▶ [Directions for this task]:
Your answer should consist solely of the lines from the one with "obj.matrix_parent_inverse = Matrix.Identity(4)" through the one with "self.depth = self.y1 - self.y0", copied exactly, endpoints included.

▶ [Data for this task]:
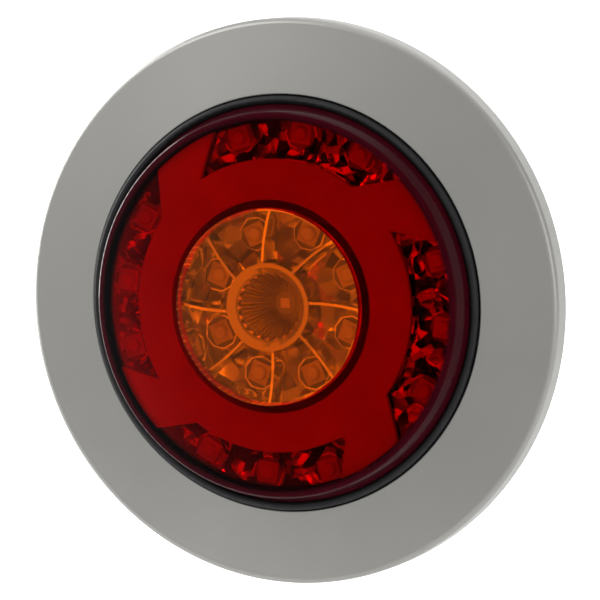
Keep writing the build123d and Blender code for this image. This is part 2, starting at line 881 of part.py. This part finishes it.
# ---------------------------------------------------------------- hand-over
pieces = {
    "trim_ring": trim_ring,
    "rubber_gasket": rubber_gasket,
    "outer_lens": outer_lens,
    "centre_lens": centre_lens,
    "lens_sealant": lens_sealant,
    "position_diffuser": position_diffuser,
    "window_reflector": window_reflector,
    "centre_reflector": centre_reflector,
    "main_board": main_board,
    "red_leds": red_leds,
    "amber_leds": amber_leds,
    "centre_led": centre_led,
    "position_leds": position_leds,
    "resistors": resistors,
    "driver_chips": driver_chips,
    "capacitors": capacitors,
    "diodes": diodes,
    "inductors": inductors,
    "board_header": board_header,
    "housing": housing,
    "panel_gasket": panel_gasket,
    "mounting_studs": mounting_studs,
    "ring_clips": ring_clips,
    "clip_screws": clip_screws,
    "board_screws": board_screws,
    "vent_plug": vent_plug,
    "inlet_socket": inlet_socket,
    "socket_pins": socket_pins,
    "internal_leads": internal_leads,
    "socket_seal": socket_seal,
    "socket_screws": socket_screws,
}
for name, piece in pieces.items():
    piece.part.label = name
    export_step(piece.part, f"parts/{name}.step")
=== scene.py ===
"""Looks for the round trailer tail light: materials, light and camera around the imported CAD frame."""

from math import cos, radians, sin

import bpy
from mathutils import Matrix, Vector

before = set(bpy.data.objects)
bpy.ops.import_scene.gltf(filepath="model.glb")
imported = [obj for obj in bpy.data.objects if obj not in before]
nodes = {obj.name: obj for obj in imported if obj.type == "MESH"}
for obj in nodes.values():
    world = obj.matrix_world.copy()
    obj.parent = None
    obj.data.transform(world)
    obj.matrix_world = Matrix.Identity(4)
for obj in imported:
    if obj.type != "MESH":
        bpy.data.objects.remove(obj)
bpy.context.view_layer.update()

# ---------------------------------------------------------------- camera
AZIMUTH = 22.6
ELEVATION = 5.5
DISTANCE = 1.8
VIEW_HEIGHT = 0.2010
SHIFT_RIGHT = 0.00174
SHIFT_UP = 0.00033
CENTRE = Vector((0, -0.0045, 0))
FLUTE_COUNT = 22
# flat boss rim of the centre reflector painted darker than its facets and cone: painted shade
RIM_PAINTED_SHADE = (0.54, 0.53, 0.51)
CONE_TONE = (1.0, 0.98, 0.95)
FACET_END = 0.7
SENSOR_WIDTH = 36.0
WORLD_STRENGTH = 1.0

# ---------------------------------------------------------------- zones, as distances from the axis
BOSS_ZONE = (0.0156, 0.0150)
CONE_ZONE = (0.0117, 0.0112)
FLUTE_ZONE = (0.0112, 0.0104)
LENS_WALL_ZONE = (0.0612, 0.0634)

# ---------------------------------------------------------------- shared surface values
ACRYLIC_IOR = 1.49
GLOSS_CEILING = 0.85
FACET_RELIEF = 0.0007
ZINC_LOW = (0.55, 0.56, 0.6)
ZINC_HIGH = (0.68, 0.68, 0.7)
DIODE_LOW = (0.62, 0.5, 0.3)
DIODE_HIGH = (0.8, 0.7, 0.45)
THREAD_SCALE = 314.0

# ---------------------------------------------------------------- material tools


def clear_tree(name):
    """A new material with an empty node tree and its output node."""
    material = bpy.data.materials.new(name)
    material.use_nodes = True
    tree = material.node_tree
    tree.nodes.clear()
    output = tree.nodes.new("ShaderNodeOutputMaterial")
    return material, tree, output


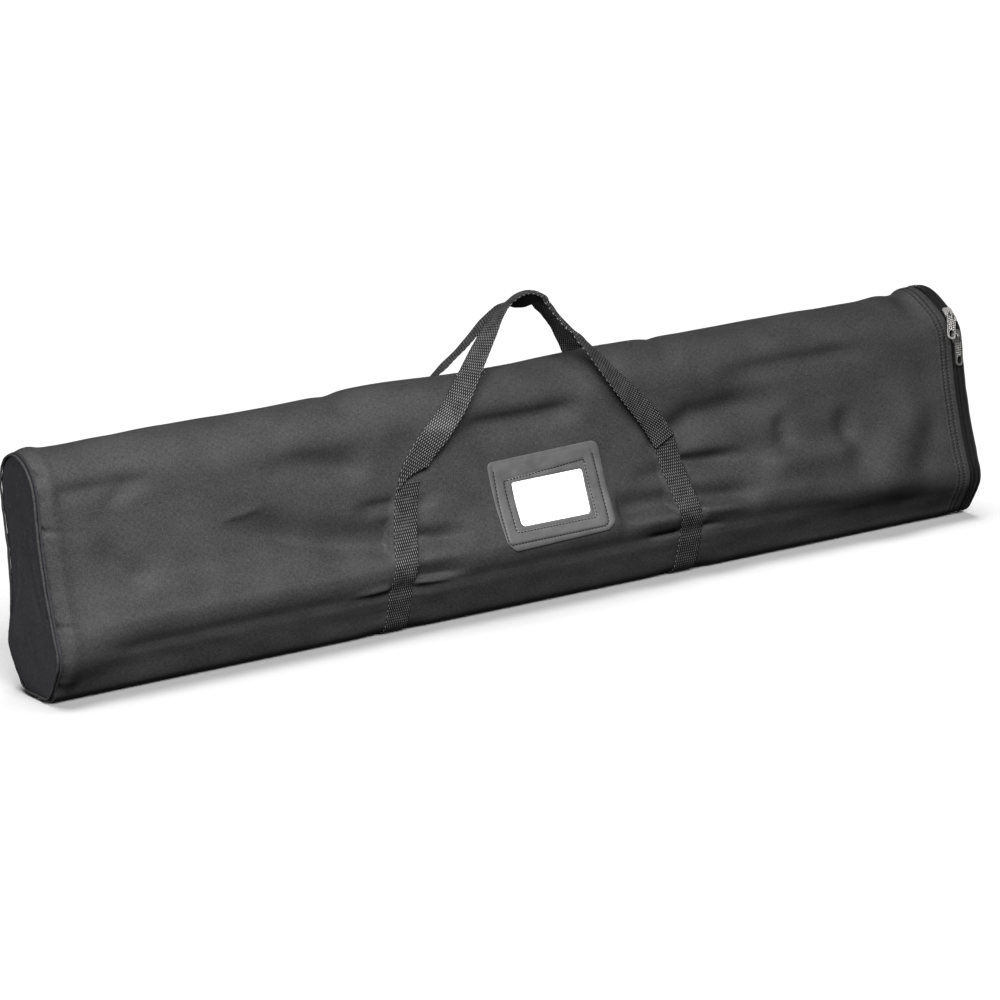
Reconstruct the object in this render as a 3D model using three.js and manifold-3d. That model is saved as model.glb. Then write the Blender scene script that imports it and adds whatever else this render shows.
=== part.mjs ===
// A long zipped carry bag for a folded music stand: a padded cloth sleeve with a sewn-in closed end,
// a zipped end flap, two webbing straps, two webbing carrying handles and a name-card pocket.
// Millimetres. X runs along the bag from the closed end to the flap, -Y is the front, +Z is up.
// The origin is the centre of the footprint, on the surface that the bag stands on.
import * as THREE from "three";
import { mergeVertices } from "three/addons/utils/BufferGeometryUtils.js";
import Module from "manifold-3d";

const wasm = await Module();
wasm.setup();

const degrees = THREE.MathUtils.degToRad;
const quarterTurn = Math.PI / 2;
const nearlyZero = 1e-6; // shorter than any real step of an outline
const mergeDistance = 1e-4; // vertices closer than this are one
const cornerSegments = 6; // straight pieces in a label's rounded corner

// ---- Driving dimensions ---------------------------------------------------------------
const bagLength = 1046; // outside of the closed end to outside of the flap
const sectionHeight = 235; // underside of the cloth sleeve to its ridge
const baseFlat = 34; // flat width of the underside
const keelRadius = 24; // turn from the underside into the sloping lower sides
const hipWidth = 122; // the section's widest part
const hipHeight = 51; // height of the widest part
const hipRadius = 30; // turn from the sloping lower sides into the hollow upper sides
const hollowRadius = 400; // the sides' long inward curve
const ridgeRadius = 41; // the section's rounded top

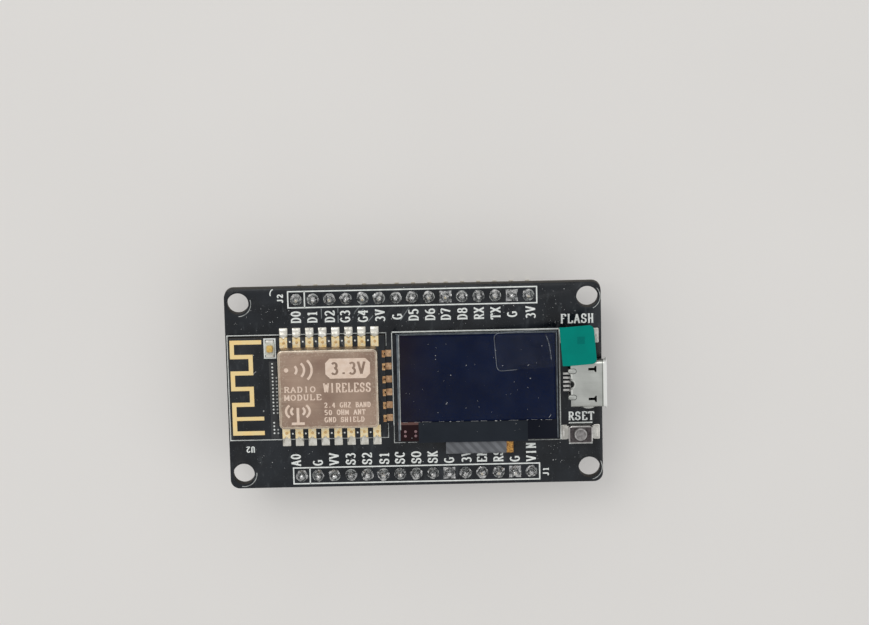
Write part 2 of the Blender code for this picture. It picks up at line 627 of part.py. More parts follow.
def make_dome(name, parent):
    """Thin domed contact spring between the well's floor and the plunger."""
    bottom = CAVITY_FLOOR + GAP
    rise = BUTTON_BODY_TOP - FLANGE_THICKNESS - GAP - bottom - DOME_SHEET
    arc = [(DOME_RADIUS * math.cos(angle), bottom + rise * math.sin(angle))
           for angle in (math.radians(90) * step / CORNER_STEPS for step in range(CORNER_STEPS))]
    outer = [(radius, height + DOME_SHEET) for radius, height in arc]
    crown = DOME_RADIUS * 0.15
    profile = ([(crown, bottom + rise)] + arc[:0:-1] + [(DOME_RADIUS - DOME_SHEET, bottom)]
               + [(DOME_RADIUS, bottom)] + outer + [(crown, bottom + rise + DOME_SHEET)])
    add_object(name, turned(profile), DOME_STEEL, parent, smooth=True)


def make_button(kind, centre):
    button = add_empty(f"{kind}_button", *centre, BOARD_TOP + GAP)
    make_button_base(f"{kind}_button_base", button)
    make_button_cover(f"{kind}_button_cover", button)
    make_plunger(f"{kind}_button_plunger", button)
    make_dome(f"{kind}_button_dome", button)


def underside_empty(name, centre):
    """Empty on the board's lower face, turned so that its pieces hang below it."""
    empty = add_empty(name, *centre, BOARD_BOTTOM - GAP)
    empty.matrix_world = Matrix.Translation(empty.location) @ Matrix.Rotation(math.pi, 4, "X")
    return empty


def make_underside_components():
    for name, centre, body, reach, lead_rows in UNDERSIDE_CHIPS:
        empty = underside_empty(f"{name}_place", centre)
        make_leaded_chip(name, empty, (0.0, 0.0, 0.0), body, reach, lead_rows)


def main():
    clear_scene()
    make_main_board()
    make_header("back", ROW_SPACING / 2, BACK_SIGNALS)
    make_header("front", -ROW_SPACING / 2, FRONT_SIGNALS)
    make_radio_module()
    make_display()
    make_pull_tab()
    make_usb_socket()
    make_button("flash", FLASH_BUTTON_CENTRE)
    make_button("reset", RESET_BUTTON_CENTRE)
    make_underside_components()


main()
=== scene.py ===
"""Looks of a microcontroller board with a radio module, a small display, a USB socket and two buttons.

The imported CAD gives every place. Shapes are worked out in millimetres and scaled to metres when made.
"""
import math
import random

import bmesh
import bpy
from mathutils import Matrix, Vector, noise


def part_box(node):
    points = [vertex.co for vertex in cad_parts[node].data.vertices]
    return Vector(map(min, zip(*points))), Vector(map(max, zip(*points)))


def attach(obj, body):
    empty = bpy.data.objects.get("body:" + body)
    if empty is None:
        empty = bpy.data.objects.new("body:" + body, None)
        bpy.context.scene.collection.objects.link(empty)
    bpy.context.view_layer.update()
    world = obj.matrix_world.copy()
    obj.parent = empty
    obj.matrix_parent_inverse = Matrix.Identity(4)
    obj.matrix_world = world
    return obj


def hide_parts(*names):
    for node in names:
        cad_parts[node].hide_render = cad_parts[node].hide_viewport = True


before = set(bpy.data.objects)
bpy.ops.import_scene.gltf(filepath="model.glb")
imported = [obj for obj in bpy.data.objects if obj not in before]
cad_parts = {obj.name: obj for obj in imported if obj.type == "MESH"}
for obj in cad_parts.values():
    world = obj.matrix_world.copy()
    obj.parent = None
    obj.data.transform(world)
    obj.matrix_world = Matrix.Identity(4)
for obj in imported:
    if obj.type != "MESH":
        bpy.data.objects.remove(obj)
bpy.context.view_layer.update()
MM = 0.001


class Span:
    """A CAD node's box at rest, in millimetres."""

    def __init__(self, node):
        low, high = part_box(node)
        self.x0, self.y0, self.z0 = (value / MM for value in low)
        self.x1, self.y1, self.z1 = (value / MM for value in high)
        self.cx = (self.x0 + self.x1) / 2
        self.cy = (self.y0 + self.y1) / 2
        self.width = self.x1 - self.x0
        self.depth = self.y1 - self.y0


LAND_HEIGHT = 0.04
BOARD = Span("main_board")
TOP = BOARD.z1 - LAND_HEIGHT
UNDER = BOARD.z0 + LAND_HEIGHT
RADIO = Span("radio_board")
CAN = Span("radio_shield_can")
LED = Span("radio_led")
GLASS = Span("oled_front_glass")
POLARIZER = Span("oled_polarizer")
FLEX = Span("oled_flex_cable")
FILM = Span("screen_film")
TAB = Span("film_pull_tab")
USB = Span("usb_shell")
BUTTONS = {"flash": Span("flash_button_cover"), "reset": Span("reset_button_cover")}
UNDERSIDE_CHIPS = {name: Span(name)
                   for name in ("usb_serial_chip", "voltage_regulator", "auto_reset_transistor")}
PIN_ROWS = {side: sorted(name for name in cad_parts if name.startswith(f"pin_{side}_"))
            for side in ("back", "front")}
PINS = {name: Span(name) for names in PIN_ROWS.values() for name in names}
HEADERS = {side: Span(f"header_base_{side}") for side in PIN_ROWS}

# Heights above the mask of what is printed or plated on it, and half the pin pitch.
TRACK_HEIGHT = 0.01
INK_HEIGHT = 0.026
PLATING_HEIGHT = 0.03
PAD_HEIGHT = 0.035
HALF_PITCH = 1.27
PIN_PAD_RADIUS = 0.9
SQUARE_PADS = (9, 13)
CONTACTS = 5
CONTACT_PITCH = 0.65

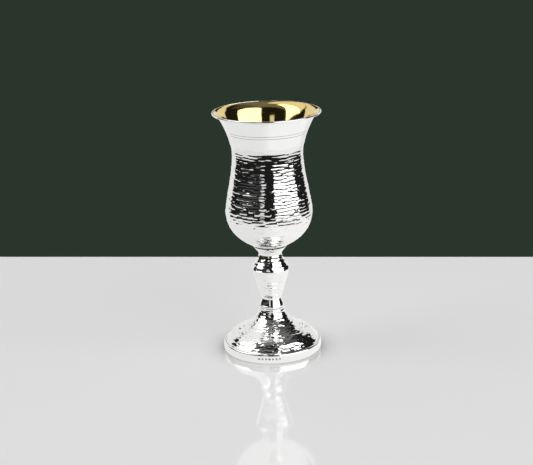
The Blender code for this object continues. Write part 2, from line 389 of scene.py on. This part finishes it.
def foot_wire():
    """The plain rounded band round the foot, with a row of small generic punches at the front."""
    outline = Outline(BAND_OUTSIDE)
    along = spaced(0.0, outline.total, 0.12)
    front = -math.pi / 2
    half_fine = math.radians(20)
    coarse = np.linspace(front + half_fine, front - half_fine + TAU, 200, endpoint=False)
    fine = np.linspace(front - half_fine, front + half_fine, 220, endpoint=False)
    angles = np.concatenate([fine, coarse])
    points = outline.at(along)
    middle = 0.53 * outline.total
    first = PUNCHES_SHIFT - PUNCH_SPACING * (len(PUNCHES) - 1) / 2
    width = ((angles - front + math.pi) % TAU - math.pi) * points[:, 0].max()
    lift = np.zeros((len(along), len(angles)))
    for index, shape in enumerate(PUNCHES):
        x = width[None, :] - (first + index * PUNCH_SPACING)
        y = (along - middle)[:, None]
        lift -= PUNCH_DEPTH * punch(x, y, shape, PUNCH_SIZE)
    outer = lifted(points, outline.normals(along), lift)
    corner = 0.25
    inner = np.array([
        (BAND_INNER_RADIUS + corner, points[-1, 1]), (BAND_INNER_RADIUS, points[-1, 1] - corner),
        (BAND_INNER_RADIUS, points[0, 1] + corner), (BAND_INNER_RADIUS + corner, points[0, 1])])
    rings = np.concatenate([outer, np.repeat(inner[:, None, :], len(angles), axis=1)])
    # Mask of the painted shade in the punches
    painted_shade_mask = np.zeros(rings.shape[:2])
    painted_shade_mask[:len(along)] = -lift / PUNCH_DEPTH
    return revolve("foot_wire", rings, angles, painted_shade_mask)


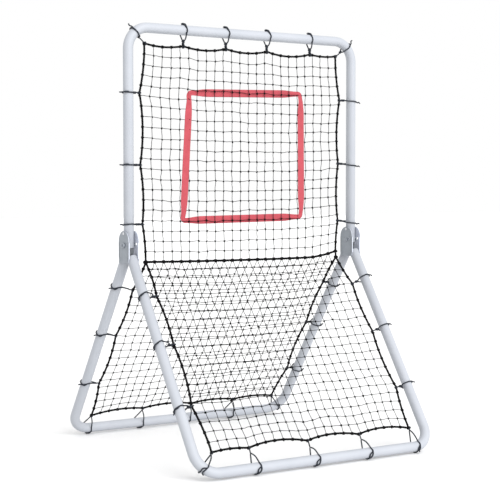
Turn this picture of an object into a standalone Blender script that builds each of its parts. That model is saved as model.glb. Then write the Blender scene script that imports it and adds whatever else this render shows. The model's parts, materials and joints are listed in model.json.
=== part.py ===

▶ [Result below]:
    obj.matrix_parent_inverse = Matrix.Identity(4)
    obj.matrix_world = world
    return obj


def hide_parts(*names):
    for node in names:
        cad_parts[node].hide_render = cad_parts[node].hide_viewport = True


before = set(bpy.data.objects)
bpy.ops.import_scene.gltf(filepath="model.glb")
imported = [obj for obj in bpy.data.objects if obj not in before]
cad_parts = {obj.name: obj for obj in imported if obj.type == "MESH"}
for obj in cad_parts.values():
    world = obj.matrix_world.copy()
    obj.parent = None
    obj.data.transform(world)
    obj.matrix_world = Matrix.Identity(4)
for obj in imported:
    if obj.type != "MESH":
        bpy.data.objects.remove(obj)
bpy.context.view_layer.update()
MM = 0.001


class Span:
    """A CAD node's box at rest, in millimetres."""

    def __init__(self, node):
        low, high = part_box(node)
        self.x0, self.y0, self.z0 = (value / MM for value in low)
        self.x1, self.y1, self.z1 = (value / MM for value in high)
        self.cx = (self.x0 + self.x1) / 2
        self.cy = (self.y0 + self.y1) / 2
        self.width = self.x1 - self.x0
        self.depth = self.y1 - self.y0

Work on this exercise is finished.